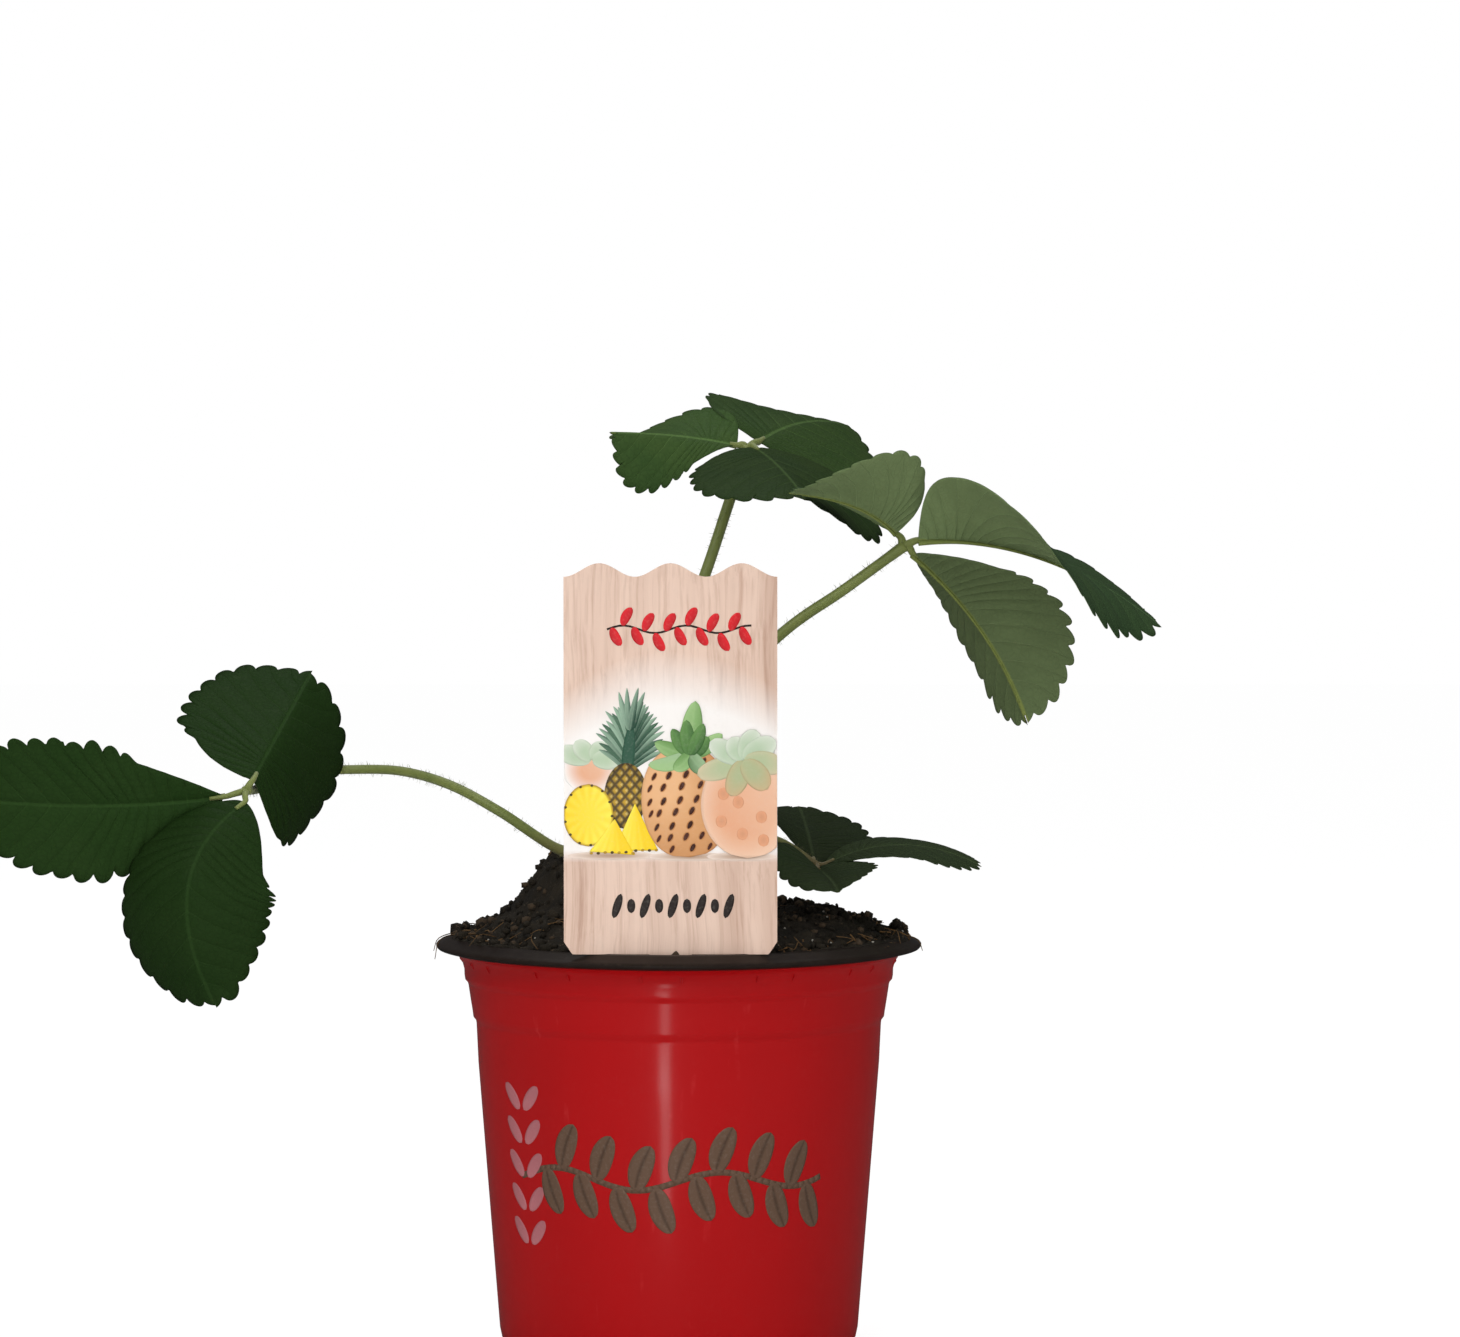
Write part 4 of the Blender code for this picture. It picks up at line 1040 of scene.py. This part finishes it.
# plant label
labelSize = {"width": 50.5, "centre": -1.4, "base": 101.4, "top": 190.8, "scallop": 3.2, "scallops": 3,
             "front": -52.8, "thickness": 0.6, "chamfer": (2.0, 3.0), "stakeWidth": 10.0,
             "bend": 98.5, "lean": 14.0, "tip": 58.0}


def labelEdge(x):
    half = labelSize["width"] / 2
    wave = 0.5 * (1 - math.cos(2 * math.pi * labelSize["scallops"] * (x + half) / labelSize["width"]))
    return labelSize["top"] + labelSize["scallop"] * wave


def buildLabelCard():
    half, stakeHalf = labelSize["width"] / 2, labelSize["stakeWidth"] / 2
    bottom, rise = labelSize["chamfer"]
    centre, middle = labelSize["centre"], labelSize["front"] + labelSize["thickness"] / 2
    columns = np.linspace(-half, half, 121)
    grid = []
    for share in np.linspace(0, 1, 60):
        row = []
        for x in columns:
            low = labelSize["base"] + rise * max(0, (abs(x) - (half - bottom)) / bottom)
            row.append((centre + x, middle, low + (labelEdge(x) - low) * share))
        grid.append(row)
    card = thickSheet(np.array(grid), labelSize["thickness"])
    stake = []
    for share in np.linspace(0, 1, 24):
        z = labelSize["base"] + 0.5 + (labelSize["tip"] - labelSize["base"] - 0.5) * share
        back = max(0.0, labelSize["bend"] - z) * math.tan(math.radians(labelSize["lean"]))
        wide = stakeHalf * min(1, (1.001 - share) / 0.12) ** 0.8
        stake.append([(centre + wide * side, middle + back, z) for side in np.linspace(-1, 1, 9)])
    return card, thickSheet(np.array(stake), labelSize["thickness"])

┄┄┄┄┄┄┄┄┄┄

[PROBLEM DESCRIPTION] Output all of the material, please, exactly as it stands.

[COMPLETE RESPONSE]
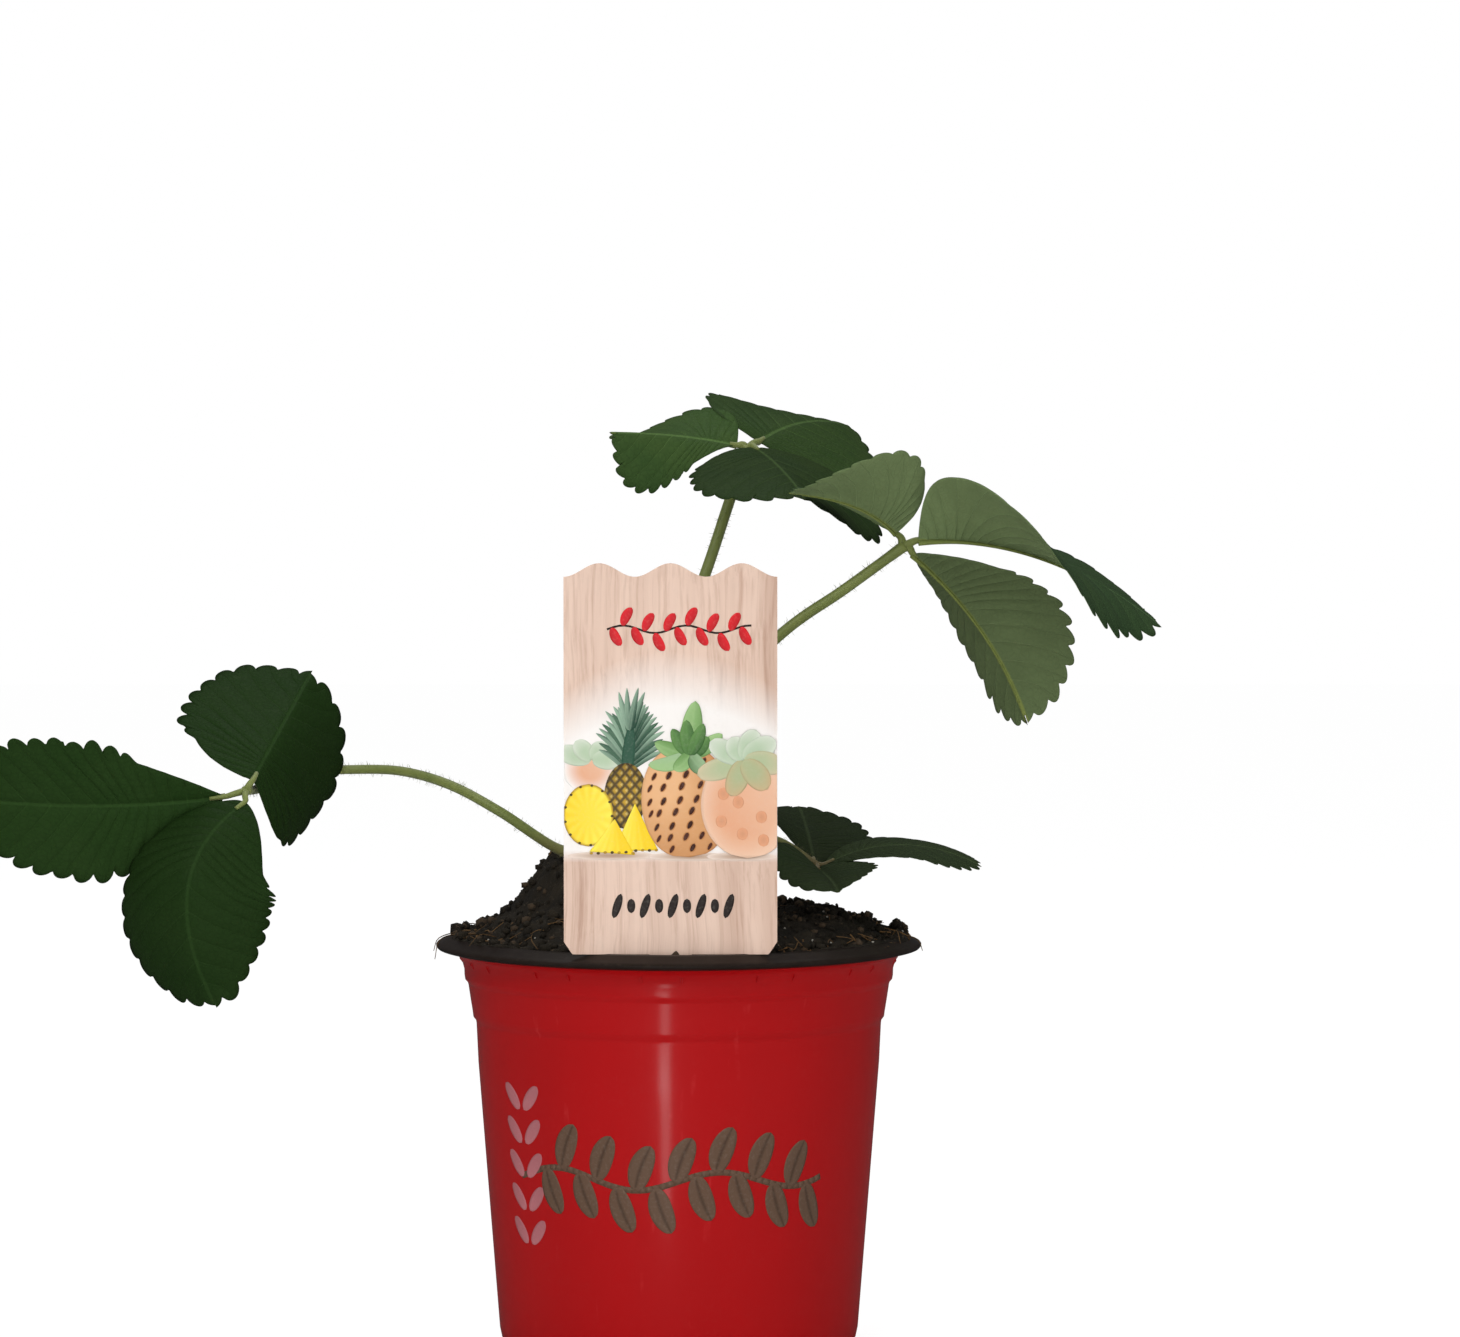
Write part 4 of the Blender code for this picture. It picks up at line 1040 of scene.py. This part finishes it.
# plant label
labelSize = {"width": 50.5, "centre": -1.4, "base": 101.4, "top": 190.8, "scallop": 3.2, "scallops": 3,
             "front": -52.8, "thickness": 0.6, "chamfer": (2.0, 3.0), "stakeWidth": 10.0,
             "bend": 98.5, "lean": 14.0, "tip": 58.0}


def labelEdge(x):
    half = labelSize["width"] / 2
    wave = 0.5 * (1 - math.cos(2 * math.pi * labelSize["scallops"] * (x + half) / labelSize["width"]))
    return labelSize["top"] + labelSize["scallop"] * wave


def buildLabelCard():
    half, stakeHalf = labelSize["width"] / 2, labelSize["stakeWidth"] / 2
    bottom, rise = labelSize["chamfer"]
    centre, middle = labelSize["centre"], labelSize["front"] + labelSize["thickness"] / 2
    columns = np.linspace(-half, half, 121)
    grid = []
    for share in np.linspace(0, 1, 60):
        row = []
        for x in columns:
            low = labelSize["base"] + rise * max(0, (abs(x) - (half - bottom)) / bottom)
            row.append((centre + x, middle, low + (labelEdge(x) - low) * share))
        grid.append(row)
    card = thickSheet(np.array(grid), labelSize["thickness"])
    stake = []
    for share in np.linspace(0, 1, 24):
        z = labelSize["base"] + 0.5 + (labelSize["tip"] - labelSize["base"] - 0.5) * share
        back = max(0.0, labelSize["bend"] - z) * math.tan(math.radians(labelSize["lean"]))
        wide = stakeHalf * min(1, (1.001 - share) / 0.12) ** 0.8
        stake.append([(centre + wide * side, middle + back, z) for side in np.linspace(-1, 1, 9)])
    return card, thickSheet(np.array(stake), labelSize["thickness"])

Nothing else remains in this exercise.